§ STATED TASK
Using the listing below, set down each line from the line containing "slider_channel();" through the line containing "for node in", both ends included, exactly and with nothing added.

§ RECORDED DATA
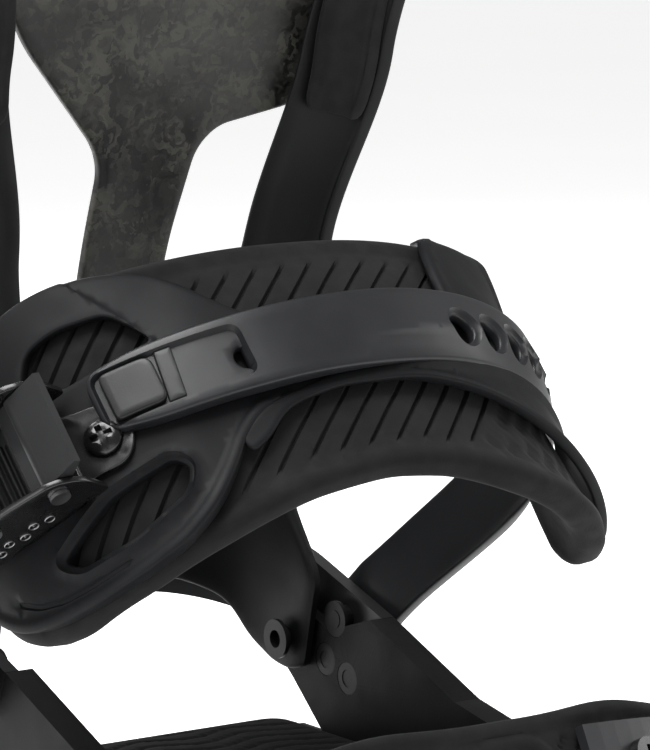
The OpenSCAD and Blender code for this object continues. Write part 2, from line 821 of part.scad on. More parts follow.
module toe_belt() {
    color([0.26, 0.26, 0.27]) toe_tilted() difference() {
        ribbon(concat(
            toe_path(16, 68, -1.4, 12),
            bezier(toe_point(68, -1.4), [toe_a, 24], [belt_x, 20], [belt_x, 8], 6),
            [[belt_x, -9]]
        ), 2.8, -toe_belt_w / 2, toe_belt_w / 2);
        x_cyl([0, 0], screw_d + 0.1, 50, 80);
        across_x(50, 80) difference() {
            translate([-20, -20]) square([40, 20]);
            circle(toe_belt_w / 2 - 0.01);
        }
        on_toe(30, 0) translate([0, 0, -8]) cylinder(d = screw_d + 0.1, h = 12);
        for (phi = [44, 56]) on_toe(phi, 0) translate([0, 0, -8]) cylinder(d = 5.4, h = 12);
    }
}

module toe_cap() {
    color([0.15, 0.15, 0.16]) toe_tilted() difference() {
        ribbon(toe_path(-58, 58, -6, 20), 5, -cap_w / 2, cap_w / 2);
        on_toe(0, 0) translate([0, 0, -20]) linear_extrude(30) rounded([22, 14], 6);
        on_toe(30, 0) translate([0, 0, -12]) cylinder(d = screw_d + 0.1, h = 16);
        on_toe(-38, 0) translate([0, 0, -12]) cylinder(d = screw_d + 0.6, h = 16);
    }
}

module toe_clip_screw() {
    color("silver") toe_tilted() on_toe(30, 0.1) down_screw(7.5);
}

module toe_buckle_bracket() {
    color([0.1, 0.1, 0.1]) toe_tilted() difference() {
        union() {
            on_toe(toe_buckle_phi, 1) buckle_bracket(bracket_w - 4);
            ribbon(toe_path(-58, -31, -3 + flange_t / 2, 8), flange_t, -8, 8);
        }
        on_toe(-38, 0) translate([0, 0, -12]) cylinder(d = screw_d + 0.1, h = 20);
    }
}

module toe_buckle_screw() {
    color("silver") toe_tilted() on_toe(-38, 0) translate([0, 0, -3 + flange_t + 0.7]) down_screw(7);
}

module toe_lever() {
    color([0.3, 0.3, 0.31]) toe_tilted() on_toe(toe_buckle_phi, 1) buckle_lever(bracket_w - 4, 36);
}

module toe_lever_pin() {
    color("silver") toe_tilted() on_toe(toe_buckle_phi, 1) buckle_pin(bracket_w - 4, lever_pin);
}

module toe_lever_spring() {
    color("silver") toe_tilted() on_toe(toe_buckle_phi, 1) lever_spring(bracket_w - 4);
}

module toe_pawl() {
    color([0.32, 0.32, 0.33]) toe_tilted() on_toe(toe_buckle_phi, 1) buckle_pawl(bracket_w - 4);
}

module toe_pawl_pin() {
    color("silver") toe_tilted() on_toe(toe_buckle_phi, 1) buckle_pin(bracket_w - 4, pawl_pin);
}

module toe_ladder() {
    color([0.16, 0.16, 0.17]) toe_tilted() {
        difference() {
            ribbon(concat(
                [[-belt_x, -9], [-belt_x, 2]],
                bezier([-belt_x, 2], [-belt_x, 14], toe_buckle_point(-19, 0.6), toe_buckle_point(-13, 0.6), 8),
                [toe_buckle_point(2, 0.6)]
            ), ladder_t, -7, 7);
            x_cyl([0, 0], screw_d + 0.1, -80, -50);
            across_x(-80, -50) difference() {
                translate([-20, -20]) square([40, 20]);
                circle(7 - 0.01);
            }
        }
        on_toe(toe_buckle_phi, 1) for (x = [-11.5 : tooth_pitch + 0.1 : 1]) {
            translate([x, 0, 0.6 + ladder_t / 2]) ladder_tooth(11);
        }
    }
}

slider_channel();
puck_bumper();
touring_pin();
touring_pin_handle();
touring_pin_clip();
base_tray();
deck_screws();
toe_ramp();
toe_ramp_screws();
footbed_toe();
footbed_heel();
heel_loop();
heel_loop_screws();
heel_loop_nuts();
highback_frame();
highback_panel();
highback_rivets();
highback_pad_left();
highback_pad_right();
highback_pivot_screws();
highback_pivot_nuts();
lean_track();
lean_block();
lean_lever();
lean_lever_axle();
ankle_pivot_screws();
ankle_pivot_nuts();
ankle_belt();
ankle_frame();
ankle_pad();
ankle_clip_block();
ankle_buckle_bracket();
ankle_buckle_screw();
ankle_buckle_nut();
ankle_lever();
ankle_lever_pin();
ankle_lever_spring();
ankle_pawl();
ankle_pawl_pin();
ankle_ladder();
toe_pivot_screws();
toe_pivot_nuts();
toe_belt();
toe_cap();
toe_clip_screw();
toe_buckle_bracket();
toe_buckle_screw();
toe_lever();
toe_lever_pin();
toe_lever_spring();
toe_pawl();
toe_pawl_pin();
toe_ladder();
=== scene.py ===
"""Looks of the strap touring binding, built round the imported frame. Metres; +Z up, toe towards -Y."""
import json
import math
import bmesh
import bpy
import numpy as np
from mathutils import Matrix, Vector
from mathutils.geometry import delaunay_2d_cdt


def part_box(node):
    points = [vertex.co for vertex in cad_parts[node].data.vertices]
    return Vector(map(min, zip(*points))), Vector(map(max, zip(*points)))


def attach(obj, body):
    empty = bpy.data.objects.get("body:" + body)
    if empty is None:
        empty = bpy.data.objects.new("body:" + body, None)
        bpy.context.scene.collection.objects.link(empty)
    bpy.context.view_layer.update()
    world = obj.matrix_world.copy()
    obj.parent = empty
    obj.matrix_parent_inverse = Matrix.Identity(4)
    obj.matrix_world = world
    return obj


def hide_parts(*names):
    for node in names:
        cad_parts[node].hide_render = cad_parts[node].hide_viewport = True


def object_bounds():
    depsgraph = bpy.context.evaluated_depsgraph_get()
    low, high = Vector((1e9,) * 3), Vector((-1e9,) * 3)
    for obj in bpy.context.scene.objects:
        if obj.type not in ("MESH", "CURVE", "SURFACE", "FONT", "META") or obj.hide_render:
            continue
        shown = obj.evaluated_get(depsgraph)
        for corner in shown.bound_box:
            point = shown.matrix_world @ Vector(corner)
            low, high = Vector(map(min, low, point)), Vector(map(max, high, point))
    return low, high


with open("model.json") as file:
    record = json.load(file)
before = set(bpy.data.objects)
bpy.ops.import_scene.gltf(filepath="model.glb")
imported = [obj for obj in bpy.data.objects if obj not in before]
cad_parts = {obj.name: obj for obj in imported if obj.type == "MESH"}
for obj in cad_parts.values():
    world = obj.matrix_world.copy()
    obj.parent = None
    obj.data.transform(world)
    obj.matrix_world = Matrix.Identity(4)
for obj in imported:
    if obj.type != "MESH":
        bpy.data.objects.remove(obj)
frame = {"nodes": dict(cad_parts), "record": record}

cad_box = [list(c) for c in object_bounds()]
MM = 0.001

# ---------------------------------------------------------------- camera, light, floor

AZIMUTH, ELEVATION, DISTANCE = math.radians(35), math.radians(8), 1.0
TARGET = Vector((0.0313, 0.0151, 0.132))
look = Vector((
    math.sin(AZIMUTH) * math.cos(ELEVATION),
    math.cos(AZIMUTH) * math.cos(ELEVATION),
    -math.sin(ELEVATION)))
cam = bpy.data.objects.new("camera", bpy.data.cameras.new("camera"))
bpy.context.collection.objects.link(cam)
cam.location = TARGET - look * DISTANCE
cam.rotation_euler = look.to_track_quat("-Z", "Y").to_euler()
cam.data.sensor_width = 36
cam.data.lens = 182.4
cam.data.clip_start = 0.05
bpy.context.scene.camera = cam


def area_light(name, at, aim, size, power):
    data = bpy.data.lights.new(name, "AREA")
    data.shape = "RECTANGLE"
    data.size, data.size_y = size
    data.energy = power
    o = bpy.data.objects.new(name, data)
    bpy.context.collection.objects.link(o)
    o.location = at
    o.rotation_euler = (Vector(aim) - Vector(at)).to_track_quat("-Z", "Y").to_euler()


HUB = (0, 0, 0.12)
area_light("key_above", (-0.25, 0.05, 1.2), HUB, (0.9, 0.6), 15)
area_light("strip_left", (-1.15, -0.25, 0.65), HUB, (0.35, 1.0), 3.5)
area_light("strip_right", (1.1, -0.35, 0.7), HUB, (0.4, 0.9), 3.5)
area_light("back_above", (0.2, 1.1, 0.9), HUB, (0.8, 0.5), 9)
area_light("front_low", (-0.35, -1.3, 0.3), HUB, (0.7, 0.3), 0.8)

world = bpy.data.worlds.new("studio")
bpy.context.scene.world = world
world.use_nodes = True
sky = world.node_tree.nodes["Background"]
sky.inputs[0].default_value = (1, 1, 1, 1)
seen = world.node_tree.nodes.new("ShaderNodeLightPath")
level = world.node_tree.nodes.new("ShaderNodeMapRange")
level.inputs["To Min"].default_value = 0.3
level.inputs["To Max"].default_value = 1.0
world.node_tree.links.new(seen.outputs["Is Camera Ray"], level.inputs["Value"])
world.node_tree.links.new(level.outputs["Result"], sky.inputs["Strength"])
bpy.context.scene.view_settings.view_transform = "Standard"

# ---------------------------------------------------------------- materials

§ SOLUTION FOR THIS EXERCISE
slider_channel();
puck_bumper();
touring_pin();
touring_pin_handle();
touring_pin_clip();
base_tray();
deck_screws();
toe_ramp();
toe_ramp_screws();
footbed_toe();
footbed_heel();
heel_loop();
heel_loop_screws();
heel_loop_nuts();
highback_frame();
highback_panel();
highback_rivets();
highback_pad_left();
highback_pad_right();
highback_pivot_screws();
highback_pivot_nuts();
lean_track();
lean_block();
lean_lever();
lean_lever_axle();
ankle_pivot_screws();
ankle_pivot_nuts();
ankle_belt();
ankle_frame();
ankle_pad();
ankle_clip_block();
ankle_buckle_bracket();
ankle_buckle_screw();
ankle_buckle_nut();
ankle_lever();
ankle_lever_pin();
ankle_lever_spring();
ankle_pawl();
ankle_pawl_pin();
ankle_ladder();
toe_pivot_screws();
toe_pivot_nuts();
toe_belt();
toe_cap();
toe_clip_screw();
toe_buckle_bracket();
toe_buckle_screw();
toe_lever();
toe_lever_pin();
toe_lever_spring();
toe_pawl();
toe_pawl_pin();
toe_ladder();
=== scene.py ===
"""Looks of the strap touring binding, built round the imported frame. Metres; +Z up, toe towards -Y."""
import json
import math
import bmesh
import bpy
import numpy as np
from mathutils import Matrix, Vector
from mathutils.geometry import delaunay_2d_cdt


def part_box(node):
    points = [vertex.co for vertex in cad_parts[node].data.vertices]
    return Vector(map(min, zip(*points))), Vector(map(max, zip(*points)))


def attach(obj, body):
    empty = bpy.data.objects.get("body:" + body)
    if empty is None:
        empty = bpy.data.objects.new("body:" + body, None)
        bpy.context.scene.collection.objects.link(empty)
    bpy.context.view_layer.update()
    world = obj.matrix_world.copy()
    obj.parent = empty
    obj.matrix_parent_inverse = Matrix.Identity(4)
    obj.matrix_world = world
    return obj


def hide_parts(*names):
    for node in names:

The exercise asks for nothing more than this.